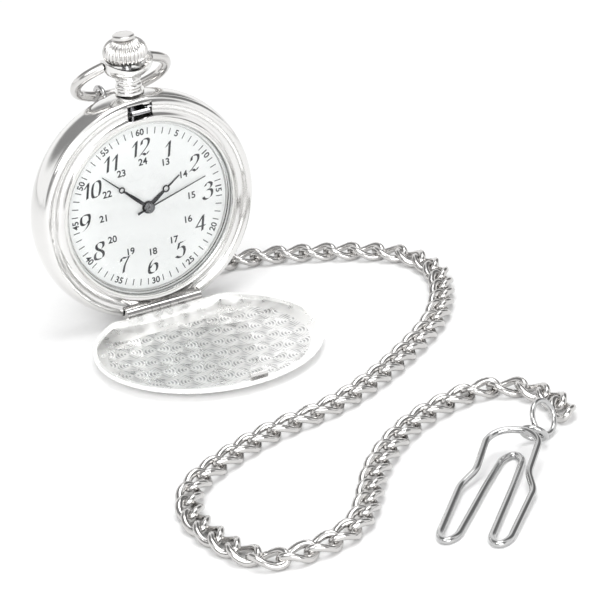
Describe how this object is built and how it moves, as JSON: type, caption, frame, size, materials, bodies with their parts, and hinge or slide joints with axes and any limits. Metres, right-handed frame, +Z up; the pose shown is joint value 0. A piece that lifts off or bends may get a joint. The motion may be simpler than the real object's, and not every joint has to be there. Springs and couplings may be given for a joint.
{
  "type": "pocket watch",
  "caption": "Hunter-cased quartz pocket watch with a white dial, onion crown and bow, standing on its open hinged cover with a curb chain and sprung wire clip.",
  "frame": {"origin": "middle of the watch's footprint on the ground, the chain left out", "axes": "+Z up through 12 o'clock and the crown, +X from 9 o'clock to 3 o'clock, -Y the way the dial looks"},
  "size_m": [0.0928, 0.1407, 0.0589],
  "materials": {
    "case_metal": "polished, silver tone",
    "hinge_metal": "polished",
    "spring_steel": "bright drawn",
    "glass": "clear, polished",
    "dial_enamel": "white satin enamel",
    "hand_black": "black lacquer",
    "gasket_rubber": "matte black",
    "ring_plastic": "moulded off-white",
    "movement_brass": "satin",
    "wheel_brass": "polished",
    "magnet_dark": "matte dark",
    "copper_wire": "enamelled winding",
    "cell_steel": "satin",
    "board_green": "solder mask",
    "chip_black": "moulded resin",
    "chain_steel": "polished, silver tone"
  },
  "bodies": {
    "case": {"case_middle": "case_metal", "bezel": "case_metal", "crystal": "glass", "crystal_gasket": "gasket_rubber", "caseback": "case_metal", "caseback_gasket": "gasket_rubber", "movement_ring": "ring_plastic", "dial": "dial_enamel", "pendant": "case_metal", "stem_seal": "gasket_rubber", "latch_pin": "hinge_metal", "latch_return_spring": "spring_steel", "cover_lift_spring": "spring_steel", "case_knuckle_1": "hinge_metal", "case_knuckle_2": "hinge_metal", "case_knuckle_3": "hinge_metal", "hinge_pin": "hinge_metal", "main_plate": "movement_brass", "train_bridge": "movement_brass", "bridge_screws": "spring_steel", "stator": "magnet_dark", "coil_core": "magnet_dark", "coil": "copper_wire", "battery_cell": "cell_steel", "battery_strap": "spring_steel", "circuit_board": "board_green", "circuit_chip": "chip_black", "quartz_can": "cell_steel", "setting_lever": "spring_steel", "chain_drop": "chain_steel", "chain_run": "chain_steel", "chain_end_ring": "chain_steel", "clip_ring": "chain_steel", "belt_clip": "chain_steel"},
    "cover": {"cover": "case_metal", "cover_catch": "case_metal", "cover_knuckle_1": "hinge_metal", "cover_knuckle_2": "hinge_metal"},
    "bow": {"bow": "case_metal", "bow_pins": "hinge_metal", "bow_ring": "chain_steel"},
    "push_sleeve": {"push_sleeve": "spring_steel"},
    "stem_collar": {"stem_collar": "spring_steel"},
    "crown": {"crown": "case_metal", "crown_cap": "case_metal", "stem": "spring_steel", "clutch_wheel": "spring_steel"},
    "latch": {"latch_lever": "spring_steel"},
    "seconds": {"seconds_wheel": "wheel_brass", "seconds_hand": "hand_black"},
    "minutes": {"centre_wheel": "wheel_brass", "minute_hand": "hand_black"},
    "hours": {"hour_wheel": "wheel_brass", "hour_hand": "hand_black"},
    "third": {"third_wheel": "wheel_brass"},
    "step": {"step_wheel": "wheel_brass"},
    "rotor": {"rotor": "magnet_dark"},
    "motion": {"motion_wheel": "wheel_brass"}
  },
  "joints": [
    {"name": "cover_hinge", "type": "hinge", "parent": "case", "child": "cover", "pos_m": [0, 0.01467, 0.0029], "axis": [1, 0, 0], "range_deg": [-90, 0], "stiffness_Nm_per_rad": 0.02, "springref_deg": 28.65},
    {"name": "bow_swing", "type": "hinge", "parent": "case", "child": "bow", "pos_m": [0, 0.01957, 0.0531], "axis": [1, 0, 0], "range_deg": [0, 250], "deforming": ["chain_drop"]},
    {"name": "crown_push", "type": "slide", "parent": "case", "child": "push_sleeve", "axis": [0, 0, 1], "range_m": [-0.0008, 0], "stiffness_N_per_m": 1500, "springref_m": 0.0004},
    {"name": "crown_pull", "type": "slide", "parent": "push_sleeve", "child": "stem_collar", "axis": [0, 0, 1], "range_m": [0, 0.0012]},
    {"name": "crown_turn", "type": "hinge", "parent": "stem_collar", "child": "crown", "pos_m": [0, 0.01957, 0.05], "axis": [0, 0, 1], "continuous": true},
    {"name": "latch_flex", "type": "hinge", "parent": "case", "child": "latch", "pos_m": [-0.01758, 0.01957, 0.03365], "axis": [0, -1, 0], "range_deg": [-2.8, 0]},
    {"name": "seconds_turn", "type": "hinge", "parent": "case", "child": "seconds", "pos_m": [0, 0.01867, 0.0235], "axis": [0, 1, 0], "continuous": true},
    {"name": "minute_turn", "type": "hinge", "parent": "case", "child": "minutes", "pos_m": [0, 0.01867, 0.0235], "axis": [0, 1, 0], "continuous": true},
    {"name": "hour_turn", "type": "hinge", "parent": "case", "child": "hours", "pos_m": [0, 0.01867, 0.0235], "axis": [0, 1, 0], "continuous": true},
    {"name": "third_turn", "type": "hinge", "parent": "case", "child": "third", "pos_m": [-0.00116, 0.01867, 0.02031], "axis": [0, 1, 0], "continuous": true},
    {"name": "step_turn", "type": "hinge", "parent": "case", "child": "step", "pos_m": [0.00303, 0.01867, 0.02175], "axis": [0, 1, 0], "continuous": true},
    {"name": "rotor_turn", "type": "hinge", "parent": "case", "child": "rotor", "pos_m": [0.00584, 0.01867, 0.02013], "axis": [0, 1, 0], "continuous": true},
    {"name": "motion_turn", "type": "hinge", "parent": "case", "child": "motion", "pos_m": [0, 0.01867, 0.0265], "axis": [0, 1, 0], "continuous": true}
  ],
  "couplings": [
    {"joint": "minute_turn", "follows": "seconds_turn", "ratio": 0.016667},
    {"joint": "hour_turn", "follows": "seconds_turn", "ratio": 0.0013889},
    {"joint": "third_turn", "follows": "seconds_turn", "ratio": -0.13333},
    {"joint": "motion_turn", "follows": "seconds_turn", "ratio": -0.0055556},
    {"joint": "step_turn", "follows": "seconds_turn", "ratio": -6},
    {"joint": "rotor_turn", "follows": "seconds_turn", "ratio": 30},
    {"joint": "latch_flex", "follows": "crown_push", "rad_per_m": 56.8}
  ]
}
◇ ◇ ◇ ◇ ◇
• **Goal of the exercise**:
Extract the complete listing above, reproducing each line exactly.

• **The reply**:
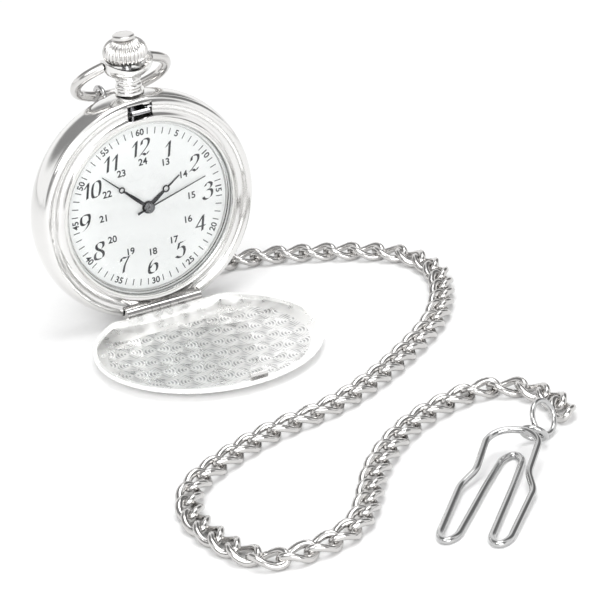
Describe how this object is built and how it moves, as JSON: type, caption, frame, size, materials, bodies with their parts, and hinge or slide joints with axes and any limits. Metres, right-handed frame, +Z up; the pose shown is joint value 0. A piece that lifts off or bends may get a joint. The motion may be simpler than the real object's, and not every joint has to be there. Springs and couplings may be given for a joint.
{
  "type": "pocket watch",
  "caption": "Hunter-cased quartz pocket watch with a white dial, onion crown and bow, standing on its open hinged cover with a curb chain and sprung wire clip.",
  "frame": {"origin": "middle of the watch's footprint on the ground, the chain left out", "axes": "+Z up through 12 o'clock and the crown, +X from 9 o'clock to 3 o'clock, -Y the way the dial looks"},
  "size_m": [0.0928, 0.1407, 0.0589],
  "materials": {
    "case_metal": "polished, silver tone",
    "hinge_metal": "polished",
    "spring_steel": "bright drawn",
    "glass": "clear, polished",
    "dial_enamel": "white satin enamel",
    "hand_black": "black lacquer",
    "gasket_rubber": "matte black",
    "ring_plastic": "moulded off-white",
    "movement_brass": "satin",
    "wheel_brass": "polished",
    "magnet_dark": "matte dark",
    "copper_wire": "enamelled winding",
    "cell_steel": "satin",
    "board_green": "solder mask",
    "chip_black": "moulded resin",
    "chain_steel": "polished, silver tone"
  },
  "bodies": {
    "case": {"case_middle": "case_metal", "bezel": "case_metal", "crystal": "glass", "crystal_gasket": "gasket_rubber", "caseback": "case_metal", "caseback_gasket": "gasket_rubber", "movement_ring": "ring_plastic", "dial": "dial_enamel", "pendant": "case_metal", "stem_seal": "gasket_rubber", "latch_pin": "hinge_metal", "latch_return_spring": "spring_steel", "cover_lift_spring": "spring_steel", "case_knuckle_1": "hinge_metal", "case_knuckle_2": "hinge_metal", "case_knuckle_3": "hinge_metal", "hinge_pin": "hinge_metal", "main_plate": "movement_brass", "train_bridge": "movement_brass", "bridge_screws": "spring_steel", "stator": "magnet_dark", "coil_core": "magnet_dark", "coil": "copper_wire", "battery_cell": "cell_steel", "battery_strap": "spring_steel", "circuit_board": "board_green", "circuit_chip": "chip_black", "quartz_can": "cell_steel", "setting_lever": "spring_steel", "chain_drop": "chain_steel", "chain_run": "chain_steel", "chain_end_ring": "chain_steel", "clip_ring": "chain_steel", "belt_clip": "chain_steel"},
    "cover": {"cover": "case_metal", "cover_catch": "case_metal", "cover_knuckle_1": "hinge_metal", "cover_knuckle_2": "hinge_metal"},
    "bow": {"bow": "case_metal", "bow_pins": "hinge_metal", "bow_ring": "chain_steel"},
    "push_sleeve": {"push_sleeve": "spring_steel"},
    "stem_collar": {"stem_collar": "spring_steel"},
    "crown": {"crown": "case_metal", "crown_cap": "case_metal", "stem": "spring_steel", "clutch_wheel": "spring_steel"},
    "latch": {"latch_lever": "spring_steel"},
    "seconds": {"seconds_wheel": "wheel_brass", "seconds_hand": "hand_black"},
    "minutes": {"centre_wheel": "wheel_brass", "minute_hand": "hand_black"},
    "hours": {"hour_wheel": "wheel_brass", "hour_hand": "hand_black"},
    "third": {"third_wheel": "wheel_brass"},
    "step": {"step_wheel": "wheel_brass"},
    "rotor": {"rotor": "magnet_dark"},
    "motion": {"motion_wheel": "wheel_brass"}
  },
  "joints": [
    {"name": "cover_hinge", "type": "hinge", "parent": "case", "child": "cover", "pos_m": [0, 0.01467, 0.0029], "axis": [1, 0, 0], "range_deg": [-90, 0], "stiffness_Nm_per_rad": 0.02, "springref_deg": 28.65},
    {"name": "bow_swing", "type": "hinge", "parent": "case", "child": "bow", "pos_m": [0, 0.01957, 0.0531], "axis": [1, 0, 0], "range_deg": [0, 250], "deforming": ["chain_drop"]},
    {"name": "crown_push", "type": "slide", "parent": "case", "child": "push_sleeve", "axis": [0, 0, 1], "range_m": [-0.0008, 0], "stiffness_N_per_m": 1500, "springref_m": 0.0004},
    {"name": "crown_pull", "type": "slide", "parent": "push_sleeve", "child": "stem_collar", "axis": [0, 0, 1], "range_m": [0, 0.0012]},
    {"name": "crown_turn", "type": "hinge", "parent": "stem_collar", "child": "crown", "pos_m": [0, 0.01957, 0.05], "axis": [0, 0, 1], "continuous": true},
    {"name": "latch_flex", "type": "hinge", "parent": "case", "child": "latch", "pos_m": [-0.01758, 0.01957, 0.03365], "axis": [0, -1, 0], "range_deg": [-2.8, 0]},
    {"name": "seconds_turn", "type": "hinge", "parent": "case", "child": "seconds", "pos_m": [0, 0.01867, 0.0235], "axis": [0, 1, 0], "continuous": true},
    {"name": "minute_turn", "type": "hinge", "parent": "case", "child": "minutes", "pos_m": [0, 0.01867, 0.0235], "axis": [0, 1, 0], "continuous": true},
    {"name": "hour_turn", "type": "hinge", "parent": "case", "child": "hours", "pos_m": [0, 0.01867, 0.0235], "axis": [0, 1, 0], "continuous": true},
    {"name": "third_turn", "type": "hinge", "parent": "case", "child": "third", "pos_m": [-0.00116, 0.01867, 0.02031], "axis": [0, 1, 0], "continuous": true},
    {"name": "step_turn", "type": "hinge", "parent": "case", "child": "step", "pos_m": [0.00303, 0.01867, 0.02175], "axis": [0, 1, 0], "continuous": true},
    {"name": "rotor_turn", "type": "hinge", "parent": "case", "child": "rotor", "pos_m": [0.00584, 0.01867, 0.02013], "axis": [0, 1, 0], "continuous": true},
    {"name": "motion_turn", "type": "hinge", "parent": "case", "child": "motion", "pos_m": [0, 0.01867, 0.0265], "axis": [0, 1, 0], "continuous": true}
  ],
  "couplings": [
    {"joint": "minute_turn", "follows": "seconds_turn", "ratio": 0.016667},
    {"joint": "hour_turn", "follows": "seconds_turn", "ratio": 0.0013889},
    {"joint": "third_turn", "follows": "seconds_turn", "ratio": -0.13333},
    {"joint": "motion_turn", "follows": "seconds_turn", "ratio": -0.0055556},
    {"joint": "step_turn", "follows": "seconds_turn", "ratio": -6},
    {"joint": "rotor_turn", "follows": "seconds_turn", "ratio": 30},
    {"joint": "latch_flex", "follows": "crown_push", "rad_per_m": 56.8}
  ]
}